Figure 4. a) All the paths which include a “gate”. Color indicates
the car type. b) The day of week when cars of type 4 travel this path. c) The
time of travel breakdown by months.
Pattern 5.
We found that a
large number of people are spending more than 10 days (up to 32 days) in the
camp sites (Figure 5.a, 5.b). We also established in question2 that camping1 is
the least popular camping site. Even there, we see from figure 5.c that some people spend an extended amount of time
(up to 13 days) in this site. Although extended camping is allowed in the
reserve, we suspect these people might have a different agenda to stay for
extended periods of time in all of the camp sites.
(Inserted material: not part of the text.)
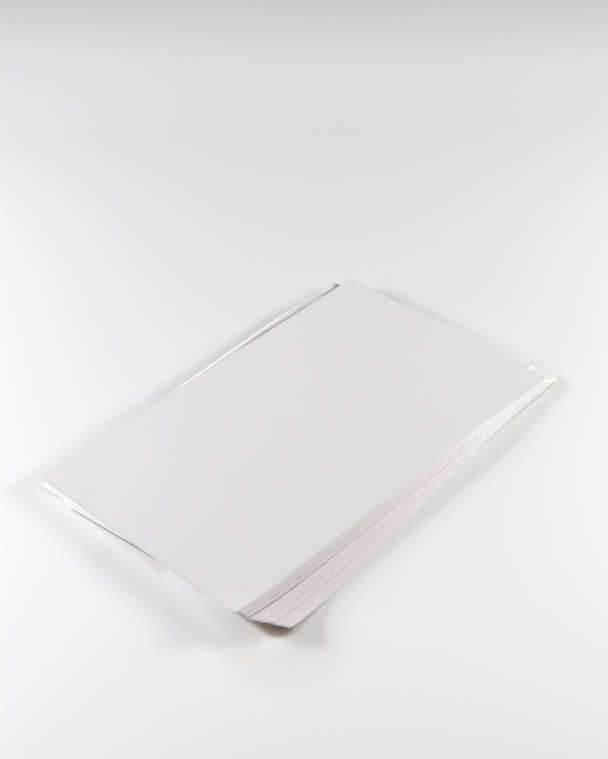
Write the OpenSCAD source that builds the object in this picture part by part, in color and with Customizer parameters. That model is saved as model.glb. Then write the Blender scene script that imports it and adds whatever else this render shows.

Figure 5. a) Number of people spending more than 10 days in the
park camp sites. b) Breakdown by number of days spent in the park. c) Days
spent in Camping1
Pattern 6.
We found a person
who has spent 350 days in the park and still hasn’t left. In figure 6, we see
the number of days he spent in each camp site with the date when he started
staying shown on top. We find this highly unusual. Also, even after spending
almost a year in the preserve, this person is yet to spent a day in camping1,
which makes statistics from figure 4 even more suspicious.
Figure 6. Days spent in each camp site by the person who spent
almost a year in the park.
4
–– What are the top 3 patterns you discovered that you suspect
could be most impactful to bird life in the nature preserve? (Short text
answer)
The
top 3 patterns that we suspect is causing the most impact on bird life in the
preserve are:
a. The daily
through traffic involves all the entrances to the preserve and causes
disturbances to the wild life 24 x 7 throughout the preserve. This must be
causing significant impact on the birdlife in the preserve.
b. The
unusual pattern which occurs on Tuesdays and Thursdays throughout the year is
also highly suspicious. The activities they are performing might also be
hurting bird life in the preserve.
c. The
campers staying for extended number of days in the park might also be
disturbing the natural habitat of the birds in those areas.